Sunday, April 15, 2012

Ghost Town Debut

One of the reasons I got my F650GS was for the pure adventure of riding off the beaten path when the beaten path presented itself. I started thinking about all the abandoned places I would see in the distance and wondered why time left them in it's wake. The first town on my list was Alstown, Southeast of Waterville. I decided to ride through Douglas on Hwy 2 and cut South on Rd. K, then to Rd. 3, connected to Rd. 4 and swung around from behind.

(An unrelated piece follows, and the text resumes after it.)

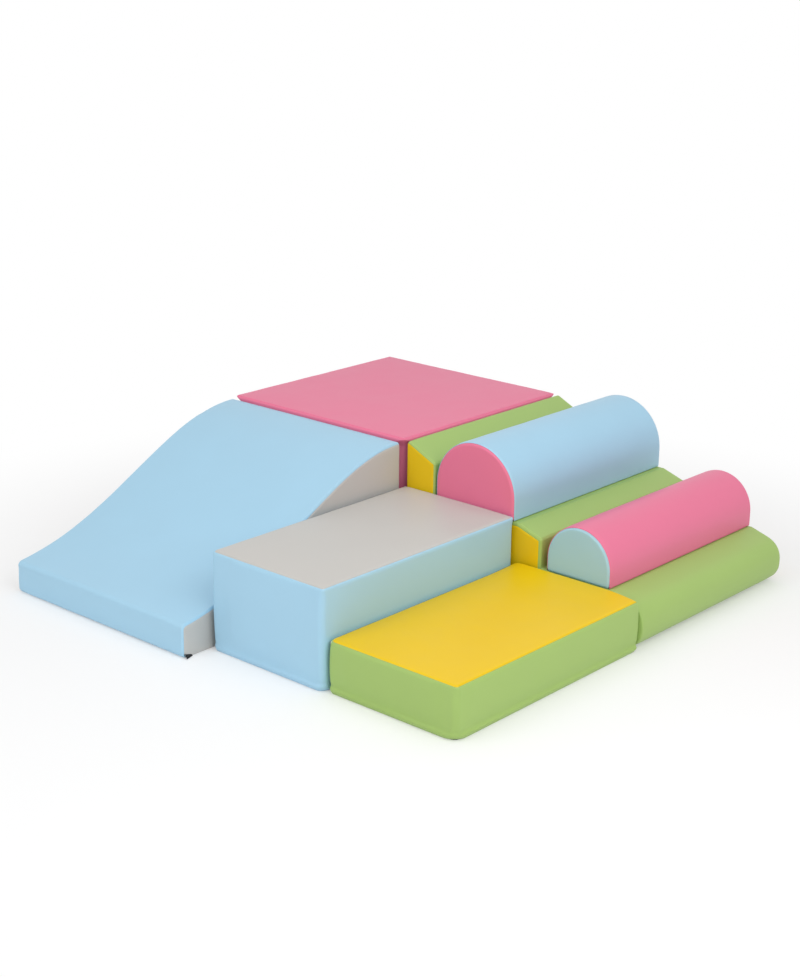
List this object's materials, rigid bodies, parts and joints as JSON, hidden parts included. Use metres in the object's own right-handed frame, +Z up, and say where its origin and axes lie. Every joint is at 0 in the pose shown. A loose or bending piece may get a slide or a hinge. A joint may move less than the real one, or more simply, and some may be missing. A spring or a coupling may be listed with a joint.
{
  "type": "soft play foam climber",
  "caption": "Soft play climber: foam platform with a wave slide, a stepped ramp that holds half-round bumps, and a high and a low step, each foam in a zipped cover.",
  "frame": {"origin": "centre of the whole climber's bounding box, on the floor", "axes": "+Z up; the slide runs down towards -Y beside the two steps, and the ramp with its bumps runs down towards +X"},
  "size_m": [1.319, 1.3428, 0.39],
  "materials": {
    "pink_cover": "smooth coated fabric, soft satin",
    "blue_cover": "smooth coated fabric, soft satin",
    "grey_cover": "smooth coated fabric, soft satin",
    "green_cover": "smooth coated fabric, soft satin",
    "yellow_cover": "smooth coated fabric, soft satin",
    "aqua_cover": "smooth coated fabric, soft satin",
    "grip_base": "dotted non-slip fabric, matt",
    "foam": "closed-cell polyethylene foam",
    "fastener_tape": "hook or loop pile, matt",
    "zip_chain": "nylon coil on woven tape",
    "zip_metal": "black enamel on die-cast zinc"
  },
  "bodies": {
    "platform": {"platform_foam_core": "foam", "platform_top_panel": "pink_cover", "platform_side_band": "pink_cover", "platform_base_panel": "grip_base", "platform_zip": "zip_chain", "platform_loop_tape_for_slide": "fastener_tape", "platform_loop_tape_for_ramp": "fastener_tape"},
    "platform_slider": {"platform_zip_slider": "zip_metal"},
    "platform_pull": {"platform_zip_pull": "zip_metal"},
    "slide": {"slide_foam_core": "foam", "slide_deck_panel": "blue_cover", "slide_left_side_panel": "grey_cover", "slide_right_side_panel": "grey_cover", "slide_base_panel": "grip_base", "slide_zip": "zip_chain", "slide_hook_tape": "fastener_tape"},
    "slide_slider": {"slide_zip_slider": "zip_metal"},
    "slide_pull": {"slide_zip_pull": "zip_metal"},
    "ramp": {"ramp_foam_core": "foam", "ramp_deck_panel": "green_cover", "ramp_near_side_panel": "yellow_cover", "ramp_far_side_panel": "yellow_cover", "ramp_base_panel": "grip_base", "ramp_zip": "zip_chain", "ramp_hook_tape": "fastener_tape", "ramp_loop_tape_for_high_step": "fastener_tape", "ramp_loop_tape_for_large_bump": "fastener_tape", "ramp_loop_tape_for_small_bump": "fastener_tape"},
    "ramp_slider": {"ramp_zip_slider": "zip_metal"},
    "ramp_pull": {"ramp_zip_pull": "zip_metal"},
    "high_step": {"high_step_foam_core": "foam", "high_step_top_panel": "grey_cover", "high_step_side_band": "blue_cover", "high_step_base_panel": "grip_base", "high_step_zip": "zip_chain", "high_step_hook_tape": "fastener_tape", "high_step_loop_tape_for_low_step": "fastener_tape"},
    "high_step_slider": {"high_step_zip_slider": "zip_metal"},
    "high_step_pull": {"high_step_zip_pull": "zip_metal"},
    "low_step": {"low_step_foam_core": "foam", "low_step_top_panel": "yellow_cover", "low_step_side_band": "green_cover", "low_step_base_panel": "grip_base", "low_step_zip": "zip_chain", "low_step_hook_tape": "fastener_tape"},
    "low_step_slider": {"low_step_zip_slider": "zip_metal"},
    "low_step_pull": {"low_step_zip_pull": "zip_metal"},
    "large_bump": {"large_bump_foam_core": "foam", "large_bump_round_cover": "blue_cover", "large_bump_near_end_panel": "pink_cover", "large_bump_far_end_panel": "pink_cover", "large_bump_base_panel": "grip_base", "large_bump_hook_tape": "fastener_tape"},
    "small_bump": {"small_bump_foam_core": "foam", "small_bump_round_cover": "pink_cover", "small_bump_near_end_panel": "aqua_cover", "small_bump_far_end_panel": "aqua_cover", "small_bump_base_panel": "grip_base", "small_bump_hook_tape": "fastener_tape"}
  },
  "joints": [
    {"name": "slide_pull_off", "type": "slide", "parent": "platform", "child": "slide", "axis": [0, -1, 0], "range_m": [0, 0.15]},
    {"name": "ramp_pull_off", "type": "slide", "parent": "platform", "child": "ramp", "axis": [1, 0, 0], "range_m": [0, 0.15]},
    {"name": "high_step_pull_off", "type": "slide", "parent": "ramp", "child": "high_step", "axis": [0, -1, 0], "range_m": [0, 0.15]},
    {"name": "low_step_pull_off", "type": "slide", "parent": "high_step", "child": "low_step", "axis": [1, 0, 0], "range_m": [0, 0.15]},
    {"name": "large_bump_lift_off", "type": "slide", "parent": "ramp", "child": "large_bump", "axis": [0, 0, 1], "range_m": [0, 0.15]},
    {"name": "small_bump_lift_off", "type": "slide", "parent": "ramp", "child": "small_bump", "axis": [0, 0, 1], "range_m": [0, 0.15]},
    {"name": "platform_zip_run", "type": "slide", "parent": "platform", "child": "platform_slider", "axis": [1, 0, 0], "range_m": [0, 0.5134]},
    {"name": "platform_pull_turn", "type": "hinge", "parent": "platform_slider", "child": "platform_pull", "pos_m": [-0.6173, 0.62035, 0.001], "axis": [0, -1, 0], "range_deg": [0, 120]},
    {"name": "slide_zip_run", "type": "slide", "parent": "slide", "child": "slide_slider", "axis": [-1, 0, 0], "range_m": [0, 0.5318]},
    {"name": "slide_pull_turn", "type": "hinge", "parent": "slide_slider", "child": "slide_pull", "pos_m": [-0.0795, -0.64535, 0.001], "axis": [0, 1, 0], "range_deg": [0, 120]},
    {"name": "ramp_zip_run", "type": "slide", "parent": "ramp", "child": "ramp_slider", "axis": [0, -1, 0], "range_m": [0, 0.5318]},
    {"name": "ramp_pull_turn", "type": "hinge", "parent": "ramp_slider", "child": "ramp_pull", "pos_m": [0.5855, 0.63635, 0.001], "axis": [-1, 0, 0], "range_deg": [0, 120]},
    {"name": "high_step_zip_run", "type": "slide", "parent": "high_step", "child": "high_step_slider", "axis": [0, -1, 0], "range_m": [0, 0.5549]},
    {"name": "high_step_pull_turn", "type": "hinge", "parent": "high_step_slider", "child": "high_step_pull", "pos_m": [-0.017, 0.01545, 0.001], "axis": [-1, 0, 0], "range_deg": [0, 120]},
    {"name": "low_step_zip_run", "type": "slide", "parent": "low_step", "child": "low_step_slider", "axis": [0, -1, 0], "range_m": [0, 0.5444]},
    {"name": "low_step_pull_turn", "type": "hinge", "parent": "low_step_slider", "child": "low_step_pull", "pos_m": [0.3307, 0.01545, 0.001], "axis": [-1, 0, 0], "range_deg": [0, 120]}
  ]
}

There are lots of abandoned equipment littering the edges of fields or in the strangest places, sometime I speculate that it is simply left where it broke down or was dragged after giving up the last spark. This couldn't have been cheap equipment, and looking at the number of chain drives throughout the machinery and all the sprockets and augers that had to turn I was surprised it was powered by a flat-top six-cylinder gasoline engine.






This was a set of 4 cultivators, each having an individual control set, all chained together and dragged with what could only be something big

Finding all this stuff in the middle of an old lava flow made it feel like an equipment graveyard.


Here we are looking South just before we hit Alstown.
As I rounded the corner and before dropping down I could see a big grain elevator and a small creek cutting across the road. it was only about 18" deep but the rocks were softball-sized and pretty squirrelly underneath.
I intersected blacktop for a short stretch as I came round and then the blacktop ended as the remnants of the town developed.  As the railroad passed these towns up there was nothing to do but dry up.

This house looked like it had been occupied up to the last few years but now stands empty.
This one not so recent...

The stables here must have been for sheep or goats and the flagstone foundation is just like the foundation under the oldest part of my house, which was build in 1903.

I always keep my bike on the road when I go scouting around by myself in case I run into trouble, one never knows where an old cistern, well, or other hidden obstacle may render you unable to get out and back to the road and someone will at least know a BWM out of place in this area.


If a town is to survive, water is a must. This stream comes down from Badger Mountain and the snowmelt.
One of the few signs to let you know Alstown even existed.
Badger Mountain View Cemetery

Lots of 1919 end of life dates here...

Supplee was my next destination, and after cutting back to Douglas and winding my way on N. Douglas Rd to Road 2 East, I began my way through what were roads once upon a time and now look long forgotten. Many of these roads are designated by letter or number, and are far from any real road in a travel sense. Washouts, hidden rocks in the grass, trenches eroded from past equipment and even an occasional deer make moving through this area quite deliberate at times.






All that's left of Supplee is a grain elevator and a row of trees where houses and other buildings may have stood. You can see the tree-line in the upper picture.

What a grand adventure weekend, testing out Mystique's capabilities and learning once again how to handle a big thumper off-pavement. I think I'm going to have a grand Summer when Mrs. RedTigre and I aren't out on the LT or she has to work evenings.